[begin PROVIDED DATA]

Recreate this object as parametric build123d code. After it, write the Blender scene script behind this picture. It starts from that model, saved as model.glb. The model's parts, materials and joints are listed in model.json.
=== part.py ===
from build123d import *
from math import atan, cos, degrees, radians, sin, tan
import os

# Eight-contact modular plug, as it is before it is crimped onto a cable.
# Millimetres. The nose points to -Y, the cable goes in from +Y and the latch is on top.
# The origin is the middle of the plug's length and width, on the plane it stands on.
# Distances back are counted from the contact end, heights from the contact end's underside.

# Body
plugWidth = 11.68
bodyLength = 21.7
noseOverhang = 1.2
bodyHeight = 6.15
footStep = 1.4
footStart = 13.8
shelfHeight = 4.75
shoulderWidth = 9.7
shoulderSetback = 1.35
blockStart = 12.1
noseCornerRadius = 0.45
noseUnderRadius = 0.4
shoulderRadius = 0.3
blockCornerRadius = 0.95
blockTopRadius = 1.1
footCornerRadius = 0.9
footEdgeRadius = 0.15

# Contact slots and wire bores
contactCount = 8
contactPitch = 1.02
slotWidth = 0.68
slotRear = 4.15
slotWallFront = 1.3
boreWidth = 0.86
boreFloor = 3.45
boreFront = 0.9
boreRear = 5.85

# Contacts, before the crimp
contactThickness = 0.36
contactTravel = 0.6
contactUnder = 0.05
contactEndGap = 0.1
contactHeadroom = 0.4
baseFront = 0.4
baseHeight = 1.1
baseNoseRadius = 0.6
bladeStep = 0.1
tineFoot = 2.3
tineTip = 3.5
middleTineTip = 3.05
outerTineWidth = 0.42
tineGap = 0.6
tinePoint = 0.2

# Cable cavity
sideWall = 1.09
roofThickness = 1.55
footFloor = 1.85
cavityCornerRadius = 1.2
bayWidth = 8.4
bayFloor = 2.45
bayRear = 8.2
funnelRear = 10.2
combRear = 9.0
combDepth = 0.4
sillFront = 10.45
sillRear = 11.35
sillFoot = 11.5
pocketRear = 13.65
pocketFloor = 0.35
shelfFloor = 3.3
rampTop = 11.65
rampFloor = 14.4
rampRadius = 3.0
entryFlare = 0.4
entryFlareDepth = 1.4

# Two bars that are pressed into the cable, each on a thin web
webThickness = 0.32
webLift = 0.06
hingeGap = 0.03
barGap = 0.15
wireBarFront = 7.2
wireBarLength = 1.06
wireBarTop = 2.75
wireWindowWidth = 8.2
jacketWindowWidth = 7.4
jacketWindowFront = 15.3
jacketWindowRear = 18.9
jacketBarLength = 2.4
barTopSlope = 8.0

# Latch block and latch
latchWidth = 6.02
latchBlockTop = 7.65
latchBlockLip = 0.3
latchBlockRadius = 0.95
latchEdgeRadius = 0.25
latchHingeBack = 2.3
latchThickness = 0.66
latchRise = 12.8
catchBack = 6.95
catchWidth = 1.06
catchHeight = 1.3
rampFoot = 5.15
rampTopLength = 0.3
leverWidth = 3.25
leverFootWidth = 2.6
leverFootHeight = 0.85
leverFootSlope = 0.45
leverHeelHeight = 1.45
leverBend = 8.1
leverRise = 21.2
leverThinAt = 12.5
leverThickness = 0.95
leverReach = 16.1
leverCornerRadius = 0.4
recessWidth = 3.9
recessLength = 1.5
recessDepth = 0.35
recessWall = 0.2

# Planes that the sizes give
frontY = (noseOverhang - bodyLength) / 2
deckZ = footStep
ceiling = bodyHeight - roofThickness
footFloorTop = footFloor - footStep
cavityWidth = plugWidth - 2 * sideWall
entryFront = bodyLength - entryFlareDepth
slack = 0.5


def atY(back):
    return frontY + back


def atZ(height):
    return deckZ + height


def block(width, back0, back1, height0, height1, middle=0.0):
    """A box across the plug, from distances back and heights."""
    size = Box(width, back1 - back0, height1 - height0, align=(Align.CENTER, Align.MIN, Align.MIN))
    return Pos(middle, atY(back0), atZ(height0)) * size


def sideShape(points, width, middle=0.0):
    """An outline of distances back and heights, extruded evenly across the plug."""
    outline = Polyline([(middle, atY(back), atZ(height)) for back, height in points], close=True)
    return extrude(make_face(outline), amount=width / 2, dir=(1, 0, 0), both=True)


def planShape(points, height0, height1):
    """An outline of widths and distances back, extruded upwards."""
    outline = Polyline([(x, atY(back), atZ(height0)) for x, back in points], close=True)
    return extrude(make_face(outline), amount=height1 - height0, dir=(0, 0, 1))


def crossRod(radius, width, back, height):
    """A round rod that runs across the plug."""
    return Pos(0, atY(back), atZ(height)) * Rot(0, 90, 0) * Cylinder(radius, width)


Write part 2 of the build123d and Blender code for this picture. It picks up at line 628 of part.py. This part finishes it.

[end PROVIDED DATA]

* [INSTRUCTION]: All of the entries must be quoted exactly; please include each one.

* [THE COMPLETED TASK]:
Recreate this object as parametric build123d code. After it, write the Blender scene script behind this picture. It starts from that model, saved as model.glb. The model's parts, materials and joints are listed in model.json.
=== part.py ===
from build123d import *
from math import atan, cos, degrees, radians, sin, tan
import os

# Eight-contact modular plug, as it is before it is crimped onto a cable.
# Millimetres. The nose points to -Y, the cable goes in from +Y and the latch is on top.
# The origin is the middle of the plug's length and width, on the plane it stands on.
# Distances back are counted from the contact end, heights from the contact end's underside.

# Body
plugWidth = 11.68
bodyLength = 21.7
noseOverhang = 1.2
bodyHeight = 6.15
footStep = 1.4
footStart = 13.8
shelfHeight = 4.75
shoulderWidth = 9.7
shoulderSetback = 1.35
blockStart = 12.1
noseCornerRadius = 0.45
noseUnderRadius = 0.4
shoulderRadius = 0.3
blockCornerRadius = 0.95
blockTopRadius = 1.1
footCornerRadius = 0.9
footEdgeRadius = 0.15

# Contact slots and wire bores
contactCount = 8
contactPitch = 1.02
slotWidth = 0.68
slotRear = 4.15
slotWallFront = 1.3
boreWidth = 0.86
boreFloor = 3.45
boreFront = 0.9
boreRear = 5.85

# Contacts, before the crimp
contactThickness = 0.36
contactTravel = 0.6
contactUnder = 0.05
contactEndGap = 0.1
contactHeadroom = 0.4
baseFront = 0.4
baseHeight = 1.1
baseNoseRadius = 0.6
bladeStep = 0.1
tineFoot = 2.3
tineTip = 3.5
middleTineTip = 3.05
outerTineWidth = 0.42
tineGap = 0.6
tinePoint = 0.2

# Cable cavity
sideWall = 1.09
roofThickness = 1.55
footFloor = 1.85
cavityCornerRadius = 1.2
bayWidth = 8.4
bayFloor = 2.45
bayRear = 8.2
funnelRear = 10.2
combRear = 9.0
combDepth = 0.4
sillFront = 10.45
sillRear = 11.35
sillFoot = 11.5
pocketRear = 13.65
pocketFloor = 0.35
shelfFloor = 3.3
rampTop = 11.65
rampFloor = 14.4
rampRadius = 3.0
entryFlare = 0.4
entryFlareDepth = 1.4

# Two bars that are pressed into the cable, each on a thin web
webThickness = 0.32
webLift = 0.06
hingeGap = 0.03
barGap = 0.15
wireBarFront = 7.2
wireBarLength = 1.06
wireBarTop = 2.75
wireWindowWidth = 8.2
jacketWindowWidth = 7.4
jacketWindowFront = 15.3
jacketWindowRear = 18.9
jacketBarLength = 2.4
barTopSlope = 8.0

# Latch block and latch
latchWidth = 6.02
latchBlockTop = 7.65
latchBlockLip = 0.3
latchBlockRadius = 0.95
latchEdgeRadius = 0.25
latchHingeBack = 2.3
latchThickness = 0.66
latchRise = 12.8
catchBack = 6.95
catchWidth = 1.06
catchHeight = 1.3
rampFoot = 5.15
rampTopLength = 0.3
leverWidth = 3.25
leverFootWidth = 2.6
leverFootHeight = 0.85
leverFootSlope = 0.45
leverHeelHeight = 1.45
leverBend = 8.1
leverRise = 21.2
leverThinAt = 12.5
leverThickness = 0.95
leverReach = 16.1
leverCornerRadius = 0.4
recessWidth = 3.9
recessLength = 1.5
recessDepth = 0.35
recessWall = 0.2

# Planes that the sizes give
frontY = (noseOverhang - bodyLength) / 2
deckZ = footStep
ceiling = bodyHeight - roofThickness
footFloorTop = footFloor - footStep
cavityWidth = plugWidth - 2 * sideWall
entryFront = bodyLength - entryFlareDepth
slack = 0.5


def atY(back):
    return frontY + back


def atZ(height):
    return deckZ + height


def block(width, back0, back1, height0, height1, middle=0.0):
    """A box across the plug, from distances back and heights."""
    size = Box(width, back1 - back0, height1 - height0, align=(Align.CENTER, Align.MIN, Align.MIN))
    return Pos(middle, atY(back0), atZ(height0)) * size


def sideShape(points, width, middle=0.0):
    """An outline of distances back and heights, extruded evenly across the plug."""
    outline = Polyline([(middle, atY(back), atZ(height)) for back, height in points], close=True)
    return extrude(make_face(outline), amount=width / 2, dir=(1, 0, 0), both=True)


def planShape(points, height0, height1):
    """An outline of widths and distances back, extruded upwards."""
    outline = Polyline([(x, atY(back), atZ(height0)) for x, back in points], close=True)
    return extrude(make_face(outline), amount=height1 - height0, dir=(0, 0, 1))


def crossRod(radius, width, back, height):
    """A round rod that runs across the plug."""
    return Pos(0, atY(back), atZ(height)) * Rot(0, 90, 0) * Cylinder(radius, width)


Write part 2 of the build123d and Blender code for this picture. It picks up at line 628 of part.py. This part finishes it.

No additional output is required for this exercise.